------ Dataset excerpts ------
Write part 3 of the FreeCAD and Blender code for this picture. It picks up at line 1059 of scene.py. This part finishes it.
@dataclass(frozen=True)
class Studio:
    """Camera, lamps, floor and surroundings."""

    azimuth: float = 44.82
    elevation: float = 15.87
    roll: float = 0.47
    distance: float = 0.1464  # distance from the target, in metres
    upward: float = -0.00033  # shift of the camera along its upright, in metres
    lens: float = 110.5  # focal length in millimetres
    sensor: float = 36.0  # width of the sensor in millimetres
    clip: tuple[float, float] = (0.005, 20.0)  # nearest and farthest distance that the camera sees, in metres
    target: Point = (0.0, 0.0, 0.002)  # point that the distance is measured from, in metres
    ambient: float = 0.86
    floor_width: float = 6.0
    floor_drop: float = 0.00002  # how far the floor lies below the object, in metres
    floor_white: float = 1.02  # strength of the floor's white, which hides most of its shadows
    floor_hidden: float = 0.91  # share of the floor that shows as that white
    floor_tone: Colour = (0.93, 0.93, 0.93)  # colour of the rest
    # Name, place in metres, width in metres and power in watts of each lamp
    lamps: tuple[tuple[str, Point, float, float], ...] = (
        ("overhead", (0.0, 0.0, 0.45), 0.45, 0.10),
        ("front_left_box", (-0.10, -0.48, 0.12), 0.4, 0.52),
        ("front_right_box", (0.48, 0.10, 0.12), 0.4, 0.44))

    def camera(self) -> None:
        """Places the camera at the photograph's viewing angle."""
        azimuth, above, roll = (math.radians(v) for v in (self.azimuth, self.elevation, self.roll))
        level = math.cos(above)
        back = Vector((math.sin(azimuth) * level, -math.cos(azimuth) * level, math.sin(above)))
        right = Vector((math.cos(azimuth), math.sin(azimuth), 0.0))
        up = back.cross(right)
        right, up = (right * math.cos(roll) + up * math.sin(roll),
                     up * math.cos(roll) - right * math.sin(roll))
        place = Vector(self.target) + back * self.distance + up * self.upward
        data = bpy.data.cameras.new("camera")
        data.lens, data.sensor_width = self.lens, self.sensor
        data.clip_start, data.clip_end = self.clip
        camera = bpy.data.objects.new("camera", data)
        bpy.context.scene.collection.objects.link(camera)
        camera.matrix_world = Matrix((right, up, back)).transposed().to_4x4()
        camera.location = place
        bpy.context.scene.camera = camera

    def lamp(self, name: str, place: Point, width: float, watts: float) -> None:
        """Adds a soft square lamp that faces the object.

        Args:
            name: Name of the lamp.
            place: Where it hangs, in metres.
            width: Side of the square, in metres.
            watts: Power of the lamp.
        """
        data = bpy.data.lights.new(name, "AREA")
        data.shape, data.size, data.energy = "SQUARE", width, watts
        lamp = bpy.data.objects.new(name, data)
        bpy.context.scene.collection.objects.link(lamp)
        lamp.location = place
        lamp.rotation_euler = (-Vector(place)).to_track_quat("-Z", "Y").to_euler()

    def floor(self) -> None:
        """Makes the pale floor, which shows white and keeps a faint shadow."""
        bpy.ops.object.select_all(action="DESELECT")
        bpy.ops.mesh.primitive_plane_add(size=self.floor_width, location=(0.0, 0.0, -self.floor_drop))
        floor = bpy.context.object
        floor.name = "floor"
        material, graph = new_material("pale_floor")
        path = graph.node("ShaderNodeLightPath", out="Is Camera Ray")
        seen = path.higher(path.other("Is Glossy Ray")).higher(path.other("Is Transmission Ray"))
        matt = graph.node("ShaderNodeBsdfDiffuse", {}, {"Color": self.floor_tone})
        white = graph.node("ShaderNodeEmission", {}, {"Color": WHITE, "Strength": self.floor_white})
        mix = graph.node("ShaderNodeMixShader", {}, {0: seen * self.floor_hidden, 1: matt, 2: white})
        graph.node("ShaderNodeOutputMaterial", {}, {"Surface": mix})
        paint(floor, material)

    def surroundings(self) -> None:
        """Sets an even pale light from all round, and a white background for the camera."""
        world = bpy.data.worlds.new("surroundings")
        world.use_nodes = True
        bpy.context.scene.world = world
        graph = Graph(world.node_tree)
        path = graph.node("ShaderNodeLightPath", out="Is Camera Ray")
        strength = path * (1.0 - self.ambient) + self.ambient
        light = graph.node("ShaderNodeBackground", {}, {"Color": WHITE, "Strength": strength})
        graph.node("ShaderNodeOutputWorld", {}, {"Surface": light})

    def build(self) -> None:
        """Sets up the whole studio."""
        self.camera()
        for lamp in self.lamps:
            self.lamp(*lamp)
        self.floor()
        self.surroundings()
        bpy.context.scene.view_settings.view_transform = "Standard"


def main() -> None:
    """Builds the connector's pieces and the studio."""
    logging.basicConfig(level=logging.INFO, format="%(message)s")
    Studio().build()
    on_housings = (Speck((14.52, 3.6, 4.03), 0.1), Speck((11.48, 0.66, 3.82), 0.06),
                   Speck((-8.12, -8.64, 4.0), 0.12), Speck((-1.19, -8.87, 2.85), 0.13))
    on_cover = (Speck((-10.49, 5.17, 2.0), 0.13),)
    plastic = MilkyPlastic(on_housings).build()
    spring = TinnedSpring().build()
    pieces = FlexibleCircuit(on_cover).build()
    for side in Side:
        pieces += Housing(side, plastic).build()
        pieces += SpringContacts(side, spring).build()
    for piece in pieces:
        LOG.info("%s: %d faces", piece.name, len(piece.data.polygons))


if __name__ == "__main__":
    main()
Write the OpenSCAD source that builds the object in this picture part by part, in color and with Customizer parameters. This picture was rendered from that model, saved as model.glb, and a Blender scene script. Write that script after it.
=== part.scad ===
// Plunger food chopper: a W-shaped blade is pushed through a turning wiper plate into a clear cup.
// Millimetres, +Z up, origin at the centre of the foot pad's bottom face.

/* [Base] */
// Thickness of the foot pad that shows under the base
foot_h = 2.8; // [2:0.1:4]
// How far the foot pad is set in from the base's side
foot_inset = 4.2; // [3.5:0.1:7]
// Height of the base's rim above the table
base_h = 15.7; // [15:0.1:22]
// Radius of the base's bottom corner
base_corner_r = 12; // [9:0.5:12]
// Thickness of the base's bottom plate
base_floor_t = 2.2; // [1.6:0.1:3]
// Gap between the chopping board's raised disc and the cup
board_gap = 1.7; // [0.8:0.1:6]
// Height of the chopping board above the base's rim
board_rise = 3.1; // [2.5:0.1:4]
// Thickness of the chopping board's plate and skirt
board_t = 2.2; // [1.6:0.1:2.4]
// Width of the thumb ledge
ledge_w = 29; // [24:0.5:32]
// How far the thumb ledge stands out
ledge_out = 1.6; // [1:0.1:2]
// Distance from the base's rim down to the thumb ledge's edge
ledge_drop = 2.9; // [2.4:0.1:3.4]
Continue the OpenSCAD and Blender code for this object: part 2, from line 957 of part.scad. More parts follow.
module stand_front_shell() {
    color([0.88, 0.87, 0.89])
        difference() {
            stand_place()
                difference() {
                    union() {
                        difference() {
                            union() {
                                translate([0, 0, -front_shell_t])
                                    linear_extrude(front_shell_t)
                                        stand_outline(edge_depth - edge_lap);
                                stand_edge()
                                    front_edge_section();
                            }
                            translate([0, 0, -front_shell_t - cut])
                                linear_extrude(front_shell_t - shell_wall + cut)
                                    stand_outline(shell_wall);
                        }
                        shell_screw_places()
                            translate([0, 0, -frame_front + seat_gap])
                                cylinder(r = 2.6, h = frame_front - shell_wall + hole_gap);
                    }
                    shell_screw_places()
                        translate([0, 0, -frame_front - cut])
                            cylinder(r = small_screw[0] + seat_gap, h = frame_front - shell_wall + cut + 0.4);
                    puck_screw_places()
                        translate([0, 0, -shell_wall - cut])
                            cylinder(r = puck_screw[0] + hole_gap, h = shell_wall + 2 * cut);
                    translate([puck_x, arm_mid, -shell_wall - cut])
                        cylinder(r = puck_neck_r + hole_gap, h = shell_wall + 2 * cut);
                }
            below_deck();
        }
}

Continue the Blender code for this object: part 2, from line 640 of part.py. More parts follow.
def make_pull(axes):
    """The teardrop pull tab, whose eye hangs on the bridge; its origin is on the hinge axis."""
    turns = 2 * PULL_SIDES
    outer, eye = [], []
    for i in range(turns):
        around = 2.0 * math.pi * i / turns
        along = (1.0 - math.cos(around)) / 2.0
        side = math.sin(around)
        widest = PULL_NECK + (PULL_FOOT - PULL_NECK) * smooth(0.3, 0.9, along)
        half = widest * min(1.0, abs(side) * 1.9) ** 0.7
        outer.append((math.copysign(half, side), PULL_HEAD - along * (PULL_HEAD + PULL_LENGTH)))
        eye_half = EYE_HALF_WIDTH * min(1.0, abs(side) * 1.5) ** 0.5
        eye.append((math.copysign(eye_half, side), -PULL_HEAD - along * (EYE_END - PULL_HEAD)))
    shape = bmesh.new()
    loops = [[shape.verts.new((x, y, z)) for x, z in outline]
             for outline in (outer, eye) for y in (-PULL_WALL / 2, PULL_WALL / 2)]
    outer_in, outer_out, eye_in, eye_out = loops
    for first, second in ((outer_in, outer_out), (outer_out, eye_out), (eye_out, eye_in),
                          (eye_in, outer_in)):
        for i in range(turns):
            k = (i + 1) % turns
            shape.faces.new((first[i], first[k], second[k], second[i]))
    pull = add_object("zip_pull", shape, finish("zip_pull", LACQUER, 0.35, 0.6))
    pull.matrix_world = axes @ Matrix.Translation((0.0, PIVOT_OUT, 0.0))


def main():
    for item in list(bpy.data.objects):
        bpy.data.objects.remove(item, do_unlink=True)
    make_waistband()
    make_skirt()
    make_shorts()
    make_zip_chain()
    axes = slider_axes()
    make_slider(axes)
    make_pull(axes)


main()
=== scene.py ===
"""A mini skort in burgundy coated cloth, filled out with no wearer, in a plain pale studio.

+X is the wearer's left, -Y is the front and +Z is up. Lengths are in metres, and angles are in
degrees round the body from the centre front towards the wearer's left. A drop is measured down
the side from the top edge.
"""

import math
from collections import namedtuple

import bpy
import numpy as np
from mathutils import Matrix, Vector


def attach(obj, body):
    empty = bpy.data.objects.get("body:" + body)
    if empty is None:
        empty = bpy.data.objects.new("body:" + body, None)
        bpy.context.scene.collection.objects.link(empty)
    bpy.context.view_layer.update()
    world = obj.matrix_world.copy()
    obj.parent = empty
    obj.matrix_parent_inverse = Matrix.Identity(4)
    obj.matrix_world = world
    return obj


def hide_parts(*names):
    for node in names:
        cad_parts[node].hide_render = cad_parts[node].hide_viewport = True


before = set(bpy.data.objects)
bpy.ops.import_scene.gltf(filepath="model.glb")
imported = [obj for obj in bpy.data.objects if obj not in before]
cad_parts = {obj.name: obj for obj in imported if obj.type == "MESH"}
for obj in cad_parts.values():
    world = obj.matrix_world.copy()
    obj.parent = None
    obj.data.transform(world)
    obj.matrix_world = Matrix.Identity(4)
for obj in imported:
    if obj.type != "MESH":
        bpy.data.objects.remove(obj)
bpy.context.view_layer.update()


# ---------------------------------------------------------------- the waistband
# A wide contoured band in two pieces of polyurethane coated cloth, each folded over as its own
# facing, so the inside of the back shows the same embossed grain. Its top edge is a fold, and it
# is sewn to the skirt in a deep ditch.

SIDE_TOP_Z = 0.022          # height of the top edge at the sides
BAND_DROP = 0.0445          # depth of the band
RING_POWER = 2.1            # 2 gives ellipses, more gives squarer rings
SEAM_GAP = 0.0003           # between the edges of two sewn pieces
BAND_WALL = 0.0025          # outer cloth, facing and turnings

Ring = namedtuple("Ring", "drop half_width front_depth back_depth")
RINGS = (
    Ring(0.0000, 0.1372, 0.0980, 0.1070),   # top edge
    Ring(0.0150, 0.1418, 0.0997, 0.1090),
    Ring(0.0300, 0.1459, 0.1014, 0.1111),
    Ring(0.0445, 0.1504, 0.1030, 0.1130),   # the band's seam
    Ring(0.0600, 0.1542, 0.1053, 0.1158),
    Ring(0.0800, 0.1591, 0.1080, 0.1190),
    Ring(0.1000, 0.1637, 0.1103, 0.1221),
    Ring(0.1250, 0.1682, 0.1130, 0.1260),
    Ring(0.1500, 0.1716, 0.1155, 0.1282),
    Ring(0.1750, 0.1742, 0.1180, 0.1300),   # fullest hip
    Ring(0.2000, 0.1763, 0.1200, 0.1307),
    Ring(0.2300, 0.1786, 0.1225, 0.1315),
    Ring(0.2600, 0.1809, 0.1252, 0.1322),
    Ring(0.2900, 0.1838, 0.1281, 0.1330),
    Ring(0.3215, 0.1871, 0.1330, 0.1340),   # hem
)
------
## [Goal of the exercise]
Look back at the entries above and repeat, unchanged, every line from the line holding "shape.faces.new((first[i], first[k], second[k], second[i]))" through the line holding "for node in".

## [Complete response]
            shape.faces.new((first[i], first[k], second[k], second[i]))
    pull = add_object("zip_pull", shape, finish("zip_pull", LACQUER, 0.35, 0.6))
    pull.matrix_world = axes @ Matrix.Translation((0.0, PIVOT_OUT, 0.0))


def main():
    for item in list(bpy.data.objects):
        bpy.data.objects.remove(item, do_unlink=True)
    make_waistband()
    make_skirt()
    make_shorts()
    make_zip_chain()
    axes = slider_axes()
    make_slider(axes)
    make_pull(axes)


main()
=== scene.py ===
"""A mini skort in burgundy coated cloth, filled out with no wearer, in a plain pale studio.

+X is the wearer's left, -Y is the front and +Z is up. Lengths are in metres, and angles are in
degrees round the body from the centre front towards the wearer's left. A drop is measured down
the side from the top edge.
"""

import math
from collections import namedtuple

import bpy
import numpy as np
from mathutils import Matrix, Vector


def attach(obj, body):
    empty = bpy.data.objects.get("body:" + body)
    if empty is None:
        empty = bpy.data.objects.new("body:" + body, None)
        bpy.context.scene.collection.objects.link(empty)
    bpy.context.view_layer.update()
    world = obj.matrix_world.copy()
    obj.parent = empty
    obj.matrix_parent_inverse = Matrix.Identity(4)
    obj.matrix_world = world
    return obj


def hide_parts(*names):
    for node in names:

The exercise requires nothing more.